■ **Dataset excerpt**
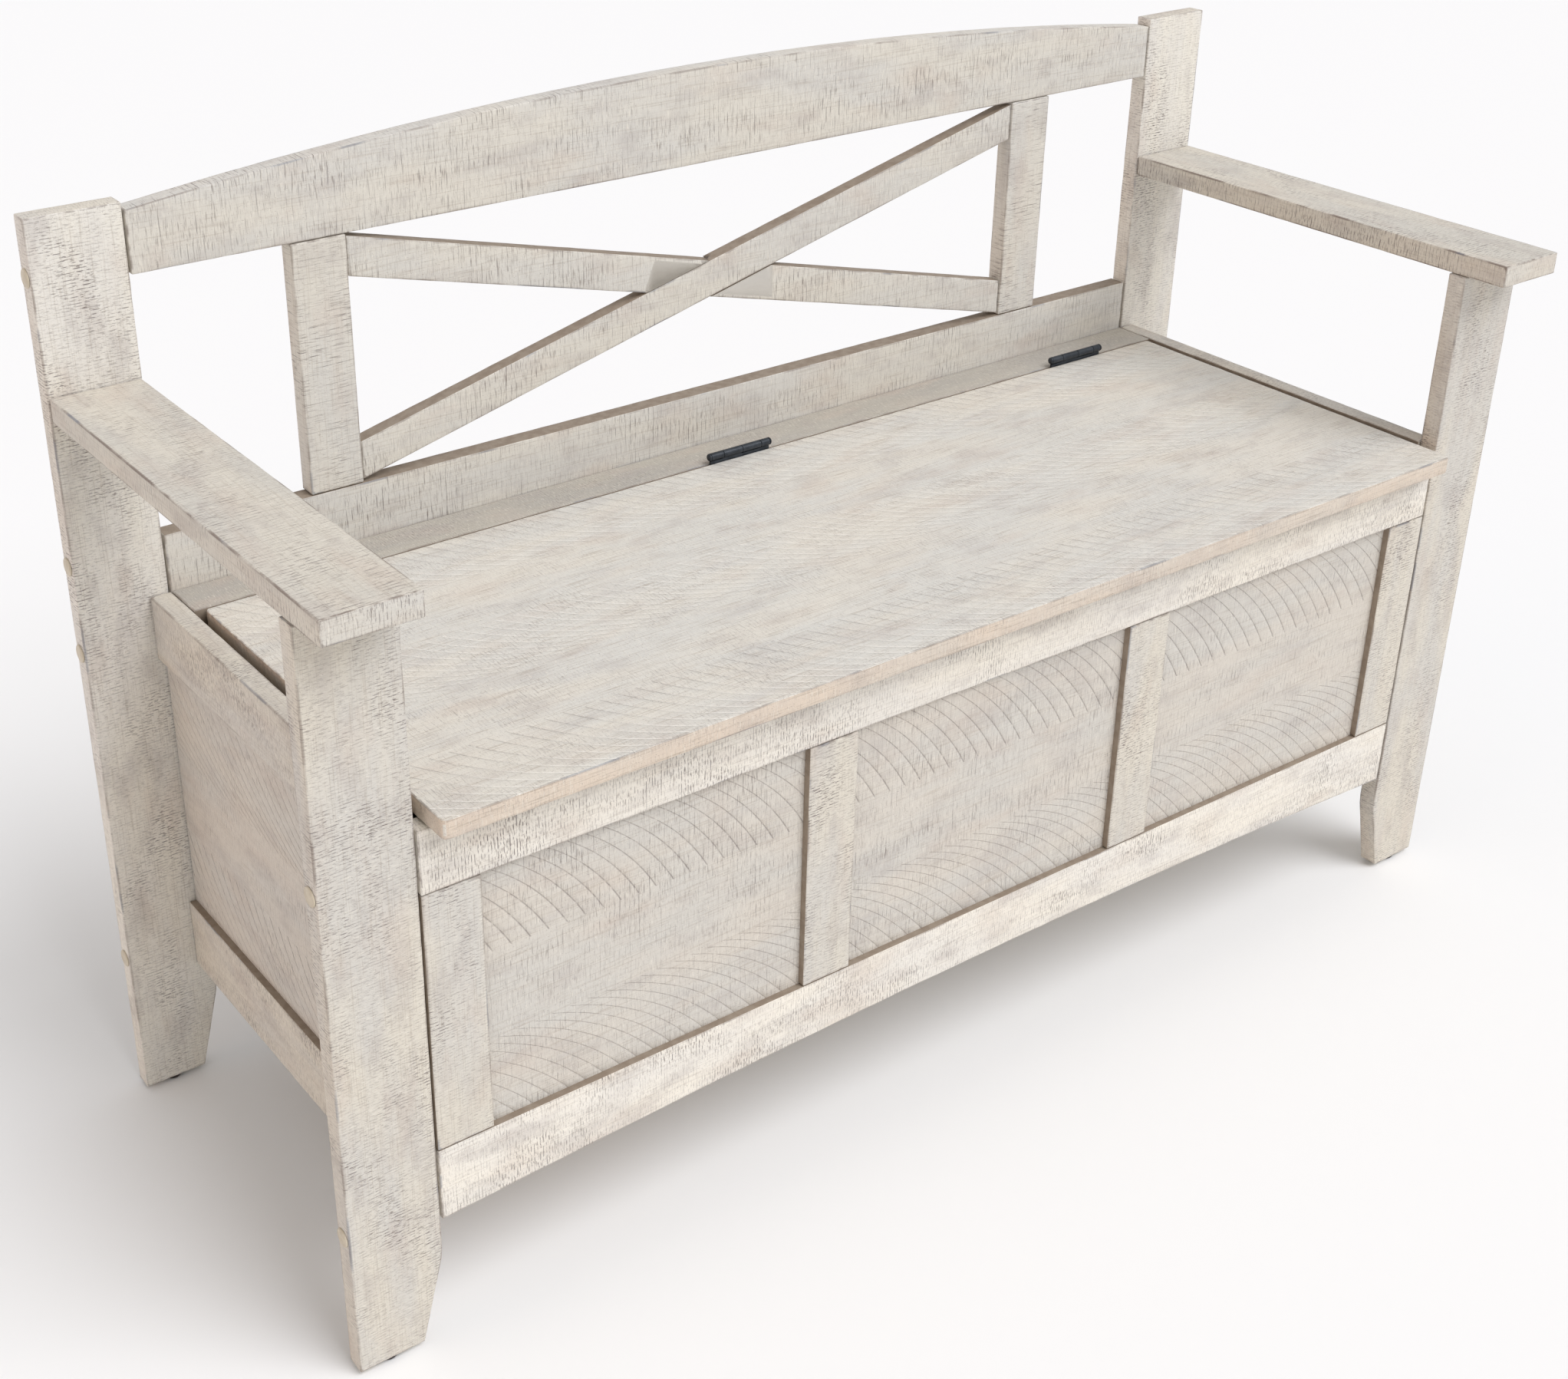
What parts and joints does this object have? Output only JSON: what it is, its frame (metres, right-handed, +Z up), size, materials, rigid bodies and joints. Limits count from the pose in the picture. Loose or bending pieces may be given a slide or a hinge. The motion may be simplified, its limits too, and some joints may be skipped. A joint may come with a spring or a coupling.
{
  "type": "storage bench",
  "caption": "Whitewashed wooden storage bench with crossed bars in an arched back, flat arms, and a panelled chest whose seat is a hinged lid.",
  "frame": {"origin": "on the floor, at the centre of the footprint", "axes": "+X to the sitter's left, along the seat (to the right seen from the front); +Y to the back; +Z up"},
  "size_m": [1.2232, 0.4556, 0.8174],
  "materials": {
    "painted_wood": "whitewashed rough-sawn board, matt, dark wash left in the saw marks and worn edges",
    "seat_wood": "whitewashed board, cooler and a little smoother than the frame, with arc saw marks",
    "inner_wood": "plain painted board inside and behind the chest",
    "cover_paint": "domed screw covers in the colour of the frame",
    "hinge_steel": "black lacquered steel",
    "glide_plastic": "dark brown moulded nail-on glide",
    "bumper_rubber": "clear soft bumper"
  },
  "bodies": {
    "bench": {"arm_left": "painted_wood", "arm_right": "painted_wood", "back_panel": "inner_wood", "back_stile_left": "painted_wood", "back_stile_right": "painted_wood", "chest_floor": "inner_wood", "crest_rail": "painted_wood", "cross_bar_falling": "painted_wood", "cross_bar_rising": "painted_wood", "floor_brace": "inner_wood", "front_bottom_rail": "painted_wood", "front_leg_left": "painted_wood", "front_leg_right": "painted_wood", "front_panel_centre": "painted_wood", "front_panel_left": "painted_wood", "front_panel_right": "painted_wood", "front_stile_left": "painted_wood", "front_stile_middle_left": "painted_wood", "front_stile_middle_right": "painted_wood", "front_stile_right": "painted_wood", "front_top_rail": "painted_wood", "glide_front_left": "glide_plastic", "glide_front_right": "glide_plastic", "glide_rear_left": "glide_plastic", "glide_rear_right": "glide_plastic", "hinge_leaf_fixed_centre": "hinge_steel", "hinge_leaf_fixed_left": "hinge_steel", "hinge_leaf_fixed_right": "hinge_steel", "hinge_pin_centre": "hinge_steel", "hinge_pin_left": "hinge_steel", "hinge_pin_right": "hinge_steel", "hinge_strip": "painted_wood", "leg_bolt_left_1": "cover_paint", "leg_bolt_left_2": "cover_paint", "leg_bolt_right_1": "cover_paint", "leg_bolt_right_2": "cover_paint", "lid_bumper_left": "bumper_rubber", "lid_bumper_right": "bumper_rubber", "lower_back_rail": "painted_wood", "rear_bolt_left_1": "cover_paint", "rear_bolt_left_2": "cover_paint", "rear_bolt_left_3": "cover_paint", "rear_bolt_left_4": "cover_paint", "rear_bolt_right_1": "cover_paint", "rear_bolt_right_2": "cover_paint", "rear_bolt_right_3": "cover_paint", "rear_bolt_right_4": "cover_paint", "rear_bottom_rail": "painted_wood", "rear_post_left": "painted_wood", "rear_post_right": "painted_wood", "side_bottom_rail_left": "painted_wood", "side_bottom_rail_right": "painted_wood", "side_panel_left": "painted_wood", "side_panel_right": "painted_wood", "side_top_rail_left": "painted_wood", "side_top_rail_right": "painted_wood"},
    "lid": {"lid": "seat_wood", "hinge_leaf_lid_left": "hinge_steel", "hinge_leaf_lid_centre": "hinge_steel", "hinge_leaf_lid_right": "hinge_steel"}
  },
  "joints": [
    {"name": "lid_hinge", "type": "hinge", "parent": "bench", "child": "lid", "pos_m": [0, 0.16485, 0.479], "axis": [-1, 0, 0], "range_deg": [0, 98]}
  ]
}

■ **Exercise requirements**
Each line above must be printed exactly as it appears.

■ **Answer for this exercise**
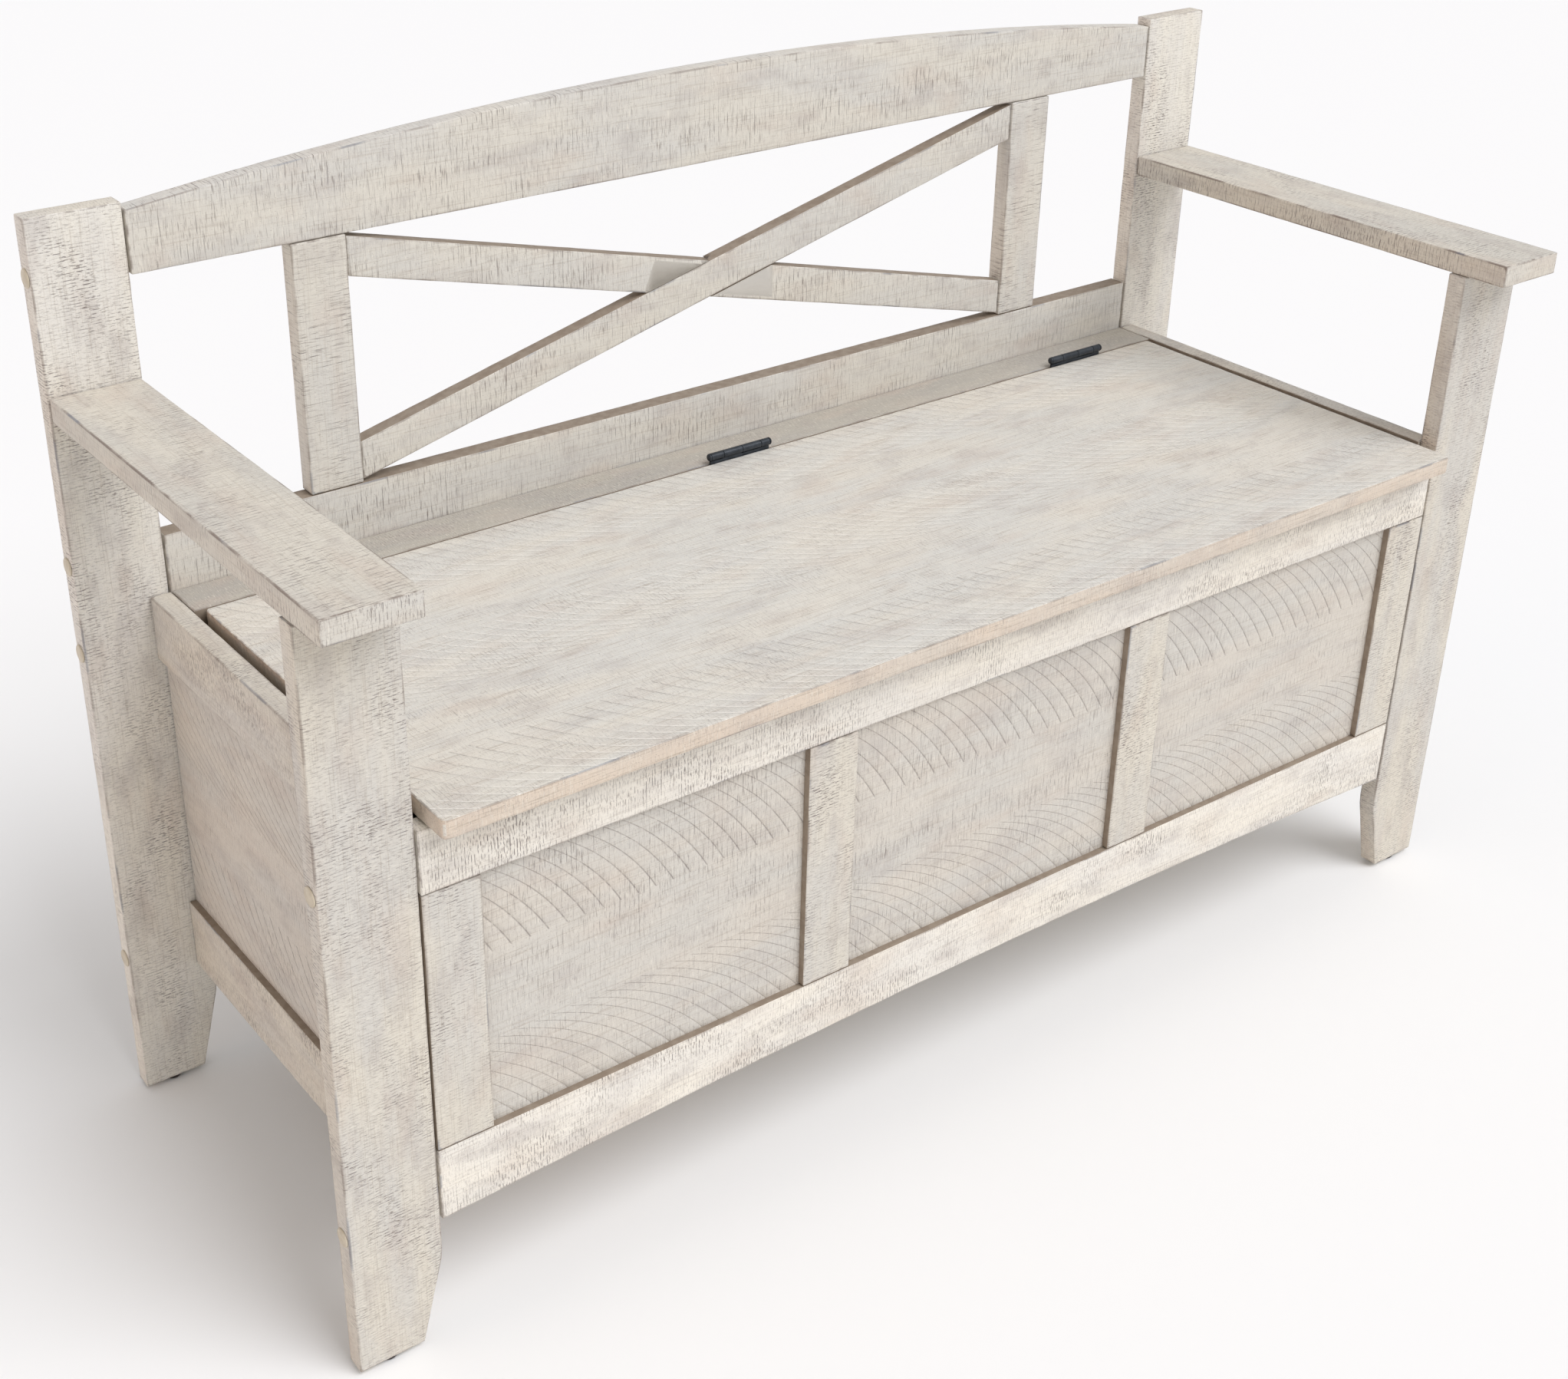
What parts and joints does this object have? Output only JSON: what it is, its frame (metres, right-handed, +Z up), size, materials, rigid bodies and joints. Limits count from the pose in the picture. Loose or bending pieces may be given a slide or a hinge. The motion may be simplified, its limits too, and some joints may be skipped. A joint may come with a spring or a coupling.
{
  "type": "storage bench",
  "caption": "Whitewashed wooden storage bench with crossed bars in an arched back, flat arms, and a panelled chest whose seat is a hinged lid.",
  "frame": {"origin": "on the floor, at the centre of the footprint", "axes": "+X to the sitter's left, along the seat (to the right seen from the front); +Y to the back; +Z up"},
  "size_m": [1.2232, 0.4556, 0.8174],
  "materials": {
    "painted_wood": "whitewashed rough-sawn board, matt, dark wash left in the saw marks and worn edges",
    "seat_wood": "whitewashed board, cooler and a little smoother than the frame, with arc saw marks",
    "inner_wood": "plain painted board inside and behind the chest",
    "cover_paint": "domed screw covers in the colour of the frame",
    "hinge_steel": "black lacquered steel",
    "glide_plastic": "dark brown moulded nail-on glide",
    "bumper_rubber": "clear soft bumper"
  },
  "bodies": {
    "bench": {"arm_left": "painted_wood", "arm_right": "painted_wood", "back_panel": "inner_wood", "back_stile_left": "painted_wood", "back_stile_right": "painted_wood", "chest_floor": "inner_wood", "crest_rail": "painted_wood", "cross_bar_falling": "painted_wood", "cross_bar_rising": "painted_wood", "floor_brace": "inner_wood", "front_bottom_rail": "painted_wood", "front_leg_left": "painted_wood", "front_leg_right": "painted_wood", "front_panel_centre": "painted_wood", "front_panel_left": "painted_wood", "front_panel_right": "painted_wood", "front_stile_left": "painted_wood", "front_stile_middle_left": "painted_wood", "front_stile_middle_right": "painted_wood", "front_stile_right": "painted_wood", "front_top_rail": "painted_wood", "glide_front_left": "glide_plastic", "glide_front_right": "glide_plastic", "glide_rear_left": "glide_plastic", "glide_rear_right": "glide_plastic", "hinge_leaf_fixed_centre": "hinge_steel", "hinge_leaf_fixed_left": "hinge_steel", "hinge_leaf_fixed_right": "hinge_steel", "hinge_pin_centre": "hinge_steel", "hinge_pin_left": "hinge_steel", "hinge_pin_right": "hinge_steel", "hinge_strip": "painted_wood", "leg_bolt_left_1": "cover_paint", "leg_bolt_left_2": "cover_paint", "leg_bolt_right_1": "cover_paint", "leg_bolt_right_2": "cover_paint", "lid_bumper_left": "bumper_rubber", "lid_bumper_right": "bumper_rubber", "lower_back_rail": "painted_wood", "rear_bolt_left_1": "cover_paint", "rear_bolt_left_2": "cover_paint", "rear_bolt_left_3": "cover_paint", "rear_bolt_left_4": "cover_paint", "rear_bolt_right_1": "cover_paint", "rear_bolt_right_2": "cover_paint", "rear_bolt_right_3": "cover_paint", "rear_bolt_right_4": "cover_paint", "rear_bottom_rail": "painted_wood", "rear_post_left": "painted_wood", "rear_post_right": "painted_wood", "side_bottom_rail_left": "painted_wood", "side_bottom_rail_right": "painted_wood", "side_panel_left": "painted_wood", "side_panel_right": "painted_wood", "side_top_rail_left": "painted_wood", "side_top_rail_right": "painted_wood"},
    "lid": {"lid": "seat_wood", "hinge_leaf_lid_left": "hinge_steel", "hinge_leaf_lid_centre": "hinge_steel", "hinge_leaf_lid_right": "hinge_steel"}
  },
  "joints": [
    {"name": "lid_hinge", "type": "hinge", "parent": "bench", "child": "lid", "pos_m": [0, 0.16485, 0.479], "axis": [-1, 0, 0], "range_deg": [0, 98]}
  ]
}